A primeira demonstração bem-sucedida de anestesia geral aconteceu a 16 de outubro de 1846, no Massachusetts General Hospital, em Boston, nos EUA. Nessa ocasião, o Dr. Morton e o cirurgião Dr. John Collins Warrens realizaram o primeiro procedimento cirúrgico sob o efeito de anestesia.
Este acontecimento foi de tal modo notável que é considerado como um dos eventos mais significativos da história da medicina e abriu um vasto campo de oportunidades de conhecimento e de aprendizagem, contribuindo para a construção dos alicerces daquilo que é hoje a medicina moderna.
Mas o que significa serse anestesiado? Ao contrário do que se diz vulgarmente, anestesiar um doente não é pô-lo a dormir. Em vez disso, trata-se de privar o doente da consciência, tirar a dor e manter o seu corpo seguro, através da administração de fármacos e, recorrendo a instrumentos mecânicos e guiados por monitores tecnologicamente desenvolvidos, garantir o normal funcionamento dos seus órgãos.
UMA ESPECIALIDADE TRANSVERSAL
Dadas as suas características, a anestesiologia é a única especialidade médica verdadeiramente transversal. Assim, tem um papel fundamental nas emergências intra e extra-hospitalares, nas Unidades de Cuidados Intensivos (de que é fundadora), nos diversos blocos operatórios em que intervém, no tratamento da dor crónica e aguda, no bloco de partos, etc. A vantagem da presença da anestesiologia nas diversas áreas hospitalares é tal que a sua atuação não para de crescer. Um exemplo claro e percetível disso é o facto de a quase totalidade das endoscopias realizadas hoje em dia serem realizadas sob sedação/anestesia geral, administrada por um anestesiologista, com evidentes vantagens de conforto e segurança para o doente.

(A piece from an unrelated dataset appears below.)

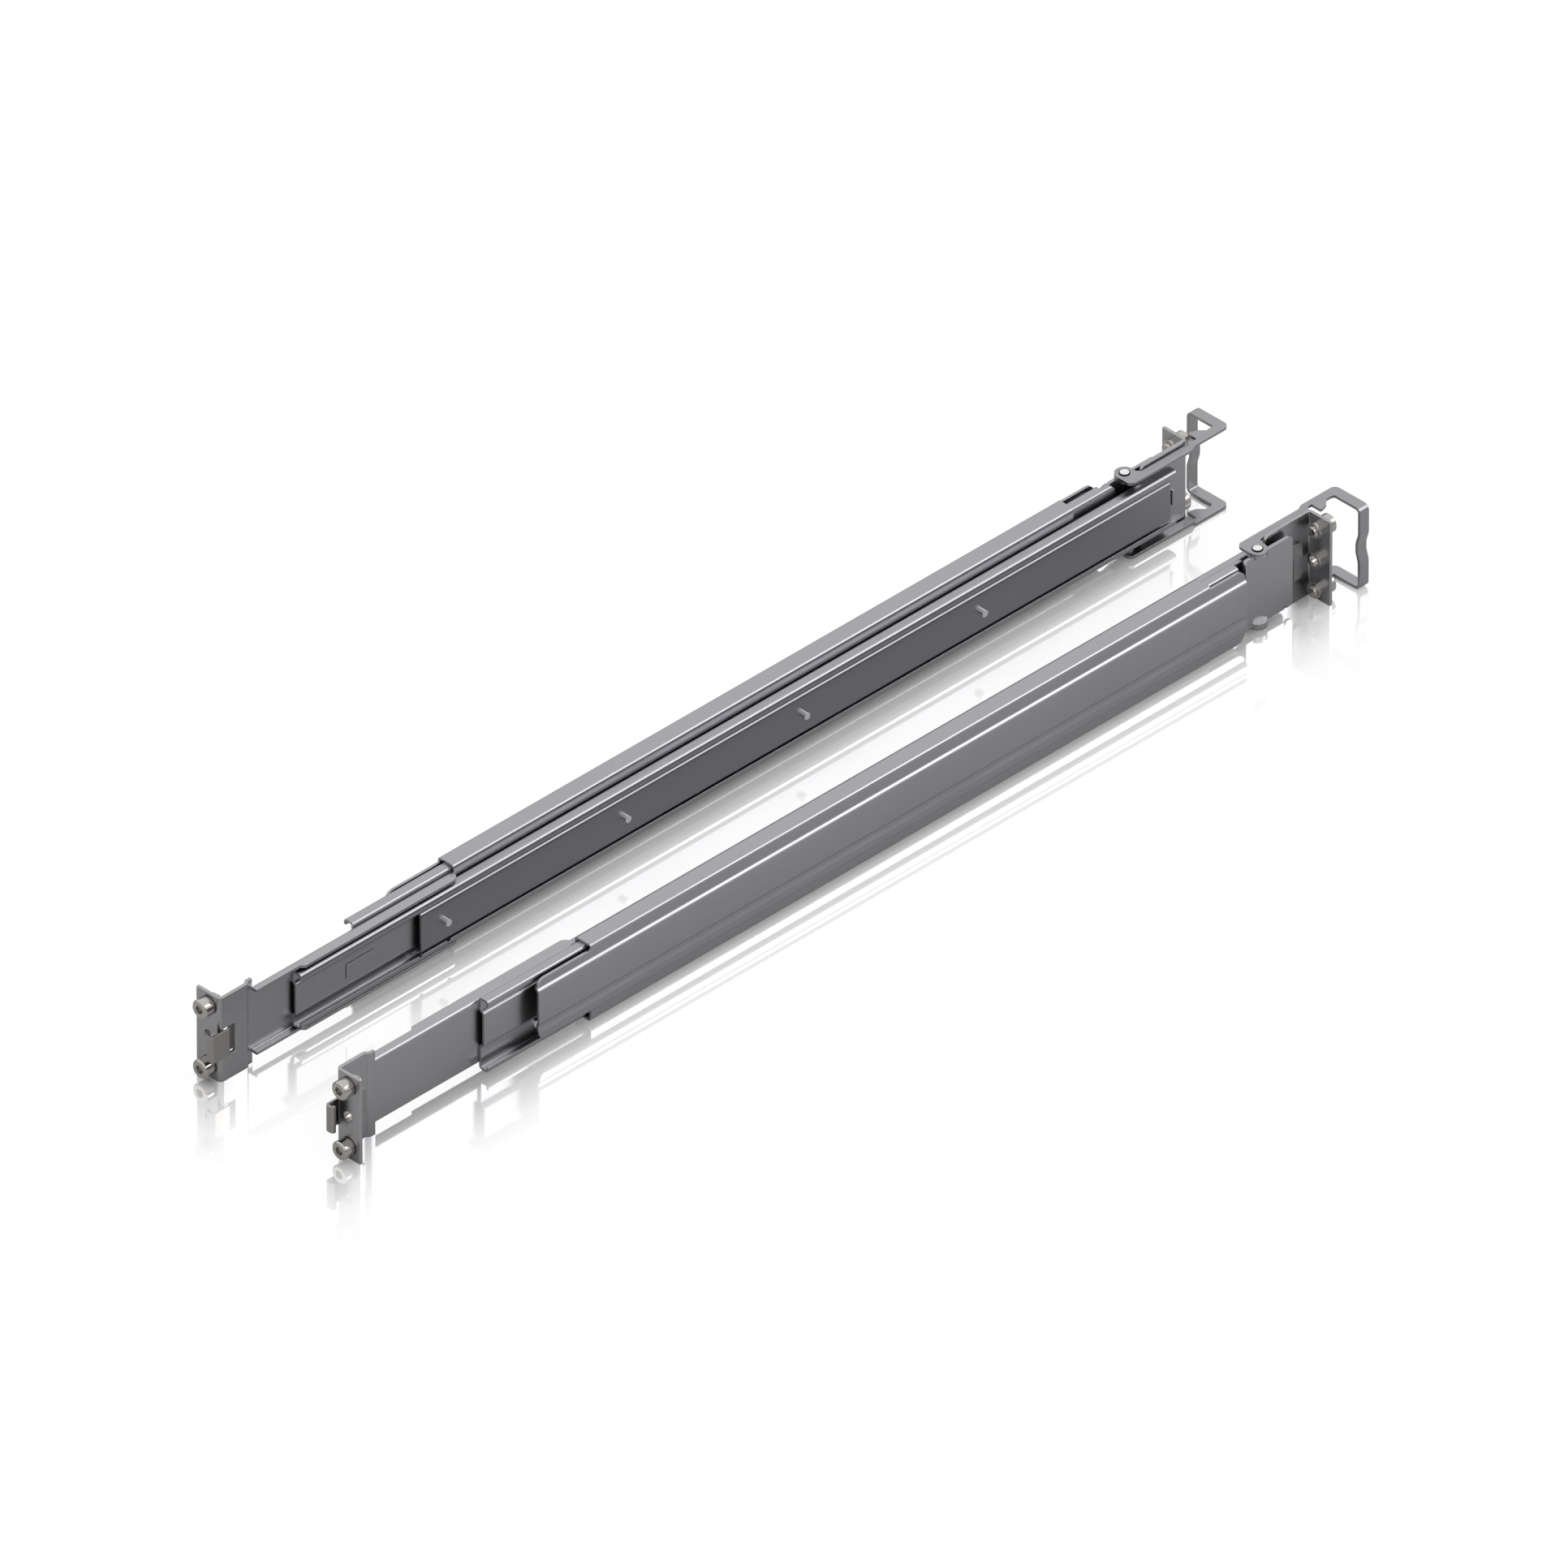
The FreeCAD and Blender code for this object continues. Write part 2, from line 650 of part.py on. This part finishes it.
def rear_latch():
    """Swing handle: two arms with eyelets and teeth, joined by the dented bar at the rear."""
    half = latch_sheet / 2
    low_arm, high_arm = arm_top - half, arm_top - half + latch_rise
    side = [(pivot_along - 2 * ear_radius, low_arm), (rear_face - latch_rise, low_arm),
            (rear_face, high_arm), (latch_end, high_arm)]
    arm = side_sheet(side, latch_sheet, 1.0, -latch_inner_edge, latch_bar_reach)
    bar_front = latch_end - latch_rear_strip
    tooth = rear_face + latch_tooth_gap
    bay = latch_strip_edge + 0.4
    front, back = pivot_along - ear_radius, pivot_along + ear_radius
    plan = [(-latch_inner_edge, front, 3), (-latch_inner_edge, latch_end, 3), (latch_bar_reach, latch_end),
            (latch_bar_reach, bar_front), (bay + 0.6, bar_front), (bay, bar_front - 1.6),
            (bay, tooth + 7.5), (latch_tooth_reach - 1, tooth + 4.5), (latch_tooth_reach, tooth + 1.5),
            (latch_tooth_reach, tooth), (-0.3, tooth), (-0.3, rear_face + latch_rise),
            (latch_strip_edge, rear_face), (latch_strip_edge, back + 2), (latch_strip_edge + 1.8, back),
            (pivot_across, back), (pivot_across, front)]
    eyelet = rod(2 * ear_radius, at(pivot_across, pivot_along, arm_top - latch_sheet),
                 at(pivot_across, pivot_along, arm_top))
    arm = arm.common(plan_outline(plan, 0, flange_height + 1)).fuse(eyelet)
    bar_line = latch_bar_reach - half
    low, high = flange_height - high_arm, high_arm
    dent = bar_line - latch_dent_depth
    bar_start = bar_line - 2 * latch_bar_bend
    bar = [(bar_start, high), (bar_line, high), (bar_line, mid_height + latch_dent_half, latch_dent_bend),
           (dent, mid_height + latch_dent_flat_half, latch_dent_bend),
           (dent, mid_height - latch_dent_flat_half, latch_dent_bend),
           (bar_line, mid_height - latch_dent_half, latch_dent_bend), (bar_line, low), (bar_start, low)]
    bar = long_sheet(bar, latch_sheet, latch_bar_bend, bar_front, latch_end)
    corner = block((bar_line - latch_bar_bend, latch_bar_reach + 1), (bar_front - 1, latch_end + 1),
                   (high - latch_sheet, high + latch_sheet))
    arm = arm.cut(corner)
    latch = arm.fuse([mirrored_up(arm), bar]).removeSplitter()
    hole = pivot_diameter + 2 * pivot_clearance
    return latch.cut(rod(hole, at(pivot_across, pivot_along, -1),
                         at(pivot_across, pivot_along, flange_height + 1)))


def latch_pivot_pins():
    """Two short pins, set in the plate's ears, on which the latch swings."""
    top_face = flange_height - ear_gap
    pivot = at(pivot_across, pivot_along, 0)
    foot = top_face - bracket_sheet
    tip = arm_top + latch_float
    shank = rod(pivot_diameter, pivot + at(0, 0, foot), pivot + at(0, 0, tip))
    head_size = pivot_diameter + 4 * pivot_clearance
    head = rod(head_size, pivot + at(0, 0, tip), pivot + at(0, 0, tip + pivot_head))
    pin = shank.fuse(head).removeSplitter()
    return Part.makeCompound([pin, mirrored_up(pin)])


def right_rail():
    """Every piece of one rail by name, in rail coordinates."""
    return {
        "front_bracket": front_bracket(),
        "outer_channel": outer_channel(),
        "slide_outer": slide_outer(),
        "rail_rivets": rail_rivets(),
        "front_pins": locating_pins(front_pin_across, 0, -1),
        "front_nuts": clinch_nuts(front_pin_across, bracket_sheet, 1),
        "front_latch": front_latch(),
        "rear_extension": rear_extension(),
        "rear_pivot_plate": rear_pivot_plate(),
        "rear_bracket": rear_bracket(),
        "carriage_rivets": carriage_rivets(),
        "rear_pins": locating_pins(rear_pin_across, rear_face, 1),
        "rear_nuts": clinch_nuts(rear_pin_across, rear_face - bracket_sheet, -1),
        "rear_latch": rear_latch(),
        "latch_pivot_pins": latch_pivot_pins(),
        "slide_inner": slide_inner(),
        "server_studs": server_studs(),
        "ball_cage": ball_cage(),
        "bearing_balls": bearing_balls(),
    }


os.makedirs("parts", exist_ok=True)
for name, shape in right_rail().items():
    placed = shape.translated(at(rail_clear_width / 2, -part_middle, 0))
    placed.exportStep("parts/right_" + name + ".step")
    other = placed.mirror(at(0, 0, 0), at(1, 0, 0))
    other.exportStep("parts/left_" + name + ".step")
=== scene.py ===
import json
import math

import bmesh
import bpy
from mathutils import Matrix, Vector


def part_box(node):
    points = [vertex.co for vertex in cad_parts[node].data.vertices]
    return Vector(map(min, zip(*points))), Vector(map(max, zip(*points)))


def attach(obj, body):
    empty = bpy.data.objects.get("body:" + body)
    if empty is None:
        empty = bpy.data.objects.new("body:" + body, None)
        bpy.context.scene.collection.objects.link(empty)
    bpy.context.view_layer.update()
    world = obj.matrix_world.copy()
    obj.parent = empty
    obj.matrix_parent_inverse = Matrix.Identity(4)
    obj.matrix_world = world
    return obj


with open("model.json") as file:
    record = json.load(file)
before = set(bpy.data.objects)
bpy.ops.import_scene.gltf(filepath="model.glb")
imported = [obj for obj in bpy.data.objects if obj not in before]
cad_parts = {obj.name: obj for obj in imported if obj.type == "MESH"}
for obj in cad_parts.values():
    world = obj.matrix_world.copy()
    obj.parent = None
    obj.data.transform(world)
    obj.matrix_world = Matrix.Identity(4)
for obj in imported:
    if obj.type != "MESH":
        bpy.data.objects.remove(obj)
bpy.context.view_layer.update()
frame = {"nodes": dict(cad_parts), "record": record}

MM = 0.001

# The photograph's view: a long lens far away, looking down at the front right corner
PHOTO_PIXELS = 1932
PIXELS_PER_METRE = 2829.0
VIEW_AZIMUTH = 45.0
VIEW_ELEVATION = 35.264
ORIGIN_PIXEL = (959.4, 1020.3)
LENS = 1500.0
SENSOR = 36.0
CLIP_START = 0.1
CLIP_END = 100.0

# Sizes of the finishes' marks: rolled lines, plating clouds, tool marks and broken edges
LINE_STRETCH = 0.012
LINE_BUMP = 0.03 * MM
CLOUD_SIZE = 28 * MM
TOOL_MARK = 0.5 * MM
TOOL_BUMP = 0.02 * MM
EDGE_SAMPLES = 6

# Sizes of the dressed details
EDGE_BREAK = 0.15 * MM
SHARP_ANGLE = math.radians(32)
MERGE_DISTANCE = 0.002 * MM
THREAD_PITCH = 0.8 * MM
THREAD_HEIGHT = 0.28 * MM
THREAD_STEPS = 24
THREAD_FLANK = 0.42
THREAD_ROOT = 0.05 * MM
THREAD_SINK = 0.1 * MM
PIN_FACE = 5.65 * MM
STUD_RADIUS = 2.5 * MM
NUT_FACE = 4.5 * MM
STUD_TIP = 6.0 * MM
RING_WIDTH = 0.42 * MM
RING_HEIGHT = 0.25 * MM
RING_GAP = 0.02 * MM
RING_STEPS = 48
PIVOT_HEAD = 0.4 * MM
DOUBLES = 0.001 * MM

# The floor: half its width, its brightness and matt share to the camera, its grey as the metal
# mirrors it, and how rough its gloss is
FLOOR_HALF = 6.0
FLOOR_WHITE = 1.02
FLOOR_MATT = 0.14
FLOOR_SEEN = 0.55
FLOOR_ROUGHNESS = 0.05

# The floor's gloss beside a rail and far from it, how tall a reflection gets before it fades, and
# the places across and along the pair from which that is counted
GLOSS_NEAR = 0.86
GLOSS_FAR = 0.05
GLOSS_FADE = 46 * MM
GLOSS_CURVE = 1.4
NEAR_FACE = 34 * MM
FAR_FACE = -44 * MM
FRONT_FACE = -306 * MM
REAR_FACE = 312 * MM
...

Quando falamos de anestesia, falamos de um conjunto vasto de técnicas que vão desde a sedação, a anestesia geral (endovenosa, inalatória, ou balanceada), até às técnicas de anestesia loco-regional que revolucionaram o controlo da dor.
Dentro destas últimas, existem as técnicas do neuro-eixo (epidurais, subaracnoídeas e sequencias) e as técnicas de bloqueios de nervos periféricos (em que nervos específicos são bloqueados, nomeadamente através de visualização por ecografia). Cada uma delas permite que o doente seja operado enquanto está acordado, confortável e sem dor. Por isso, essas técnicas ganharam especial relevo nas últimas décadas, com diversos estudos publicados a mostrarem vantagens no seu uso, nomeadamente na preservação das funções cognitiva, cardíaca e pulmonar.

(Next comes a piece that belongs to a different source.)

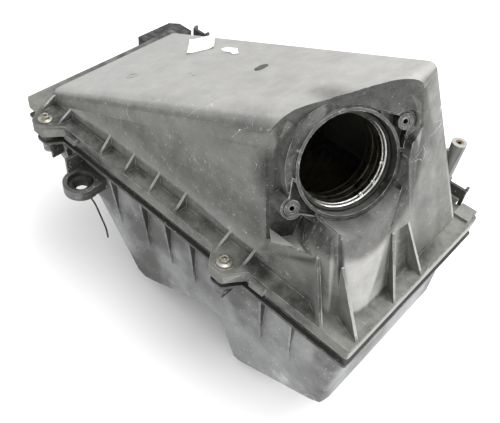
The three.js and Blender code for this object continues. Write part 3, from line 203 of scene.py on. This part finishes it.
class Finish:
    """A material with one Principled BSDF, and the calls that build what feeds it."""

    def __init__(self, name, **constants):
        self.material = bpy.data.materials.new(name)
        self.material.use_nodes = True
        self.tree = self.material.node_tree
        self.shader = self.tree.nodes["Principled BSDF"]
        for socket, value in constants.items():
            self.shader.inputs[socket.replace("_", " ")].default_value = value
        self.place = self.node("ShaderNodeTexCoord", {}, {}, "Object")
        self.facing = self.node("ShaderNodeTexCoord", {}, {}, "Normal")

    def node(self, kind, settings, values, output=0):
        """Adds a node of a kind, sets its settings and then its sockets, and returns an output."""
        node = self.tree.nodes.new(kind)
        for key, value in settings.items():
            if key == "stops":
                ramp = node.color_ramp
                while len(ramp.elements) < len(value):
                    ramp.elements.new(1.0)
                for element, (position, color) in zip(ramp.elements, value):
                    element.position = position
                    element.color = color
            else:
                setattr(node, key, value)
        for key, value in values.items():
            if isinstance(value, Wire):
                self.tree.links.new(value.socket, node.inputs[key])
            else:
                node.inputs[key].default_value = value
        return Wire(self, node.outputs[output])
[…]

Talvez motivado pelo fascínio e pelo mistério da anestesia, muitos doentes sentem receio e ansiedade perante a possibilidade de serem anestesiados. De facto, os doentes avaliados na consulta pré-operatória confessam, frequentemente, que sentem mais receio da anestesia do que da cirurgia propriamente dita. Muito deste medo assenta nos mitos e nas meias-verdades que ainda subsistem na população em geral e que urge eliminar.
É necessário vomitar a anestesia para que ela não me faça mal? Não, os fármacos que são administrados desaparecem rapidamente do organismo, não sendo necessário vomitar para os eliminar. É possível acordar a meio da cirurgia? Apesar de ser possível, hoje em dia utilizamos sensores que avaliam a atividade cerebral e que monitorizam o nível de consciência dos doentes, tornando isso pouco provável.
Depois da anestesia fiquei com problemas de memória. A anestesia moderna utiliza fármacos mais seguros e menos tóxicos do que no passado, e o nível de monitorização e o número de estratégias ao nosso dispor é de tal forma grande e diversificado que permite que cada anestesiologista adeque e ajuste a melhor anestesia para cada doente. Apesar de alguns doentes notarem alterações das suas capacidades cognitivas após uma cirurgia, geralmente são transitórias. Assim, ao invés de culpada, a anestesiologia é parte importante na proteção da memória dos doentes.
A especialidade de anestesiologia evoluiu desde os seus primeiros passos que hoje celebramos, cavalgando etapas, obstáculos e vencendo desafios até se tornar na especialidade vasta e empolgante que é hoje. O grande desafio para o futuro da anestesiologia é a proteção do cérebro, órgão primus inter pares e que nos caracteriza enquanto indivíduos, de modo a garantir que a pessoa que sai do hospital após um procedimento cirúrgico, é, rigorosamente, a mesma que entrou.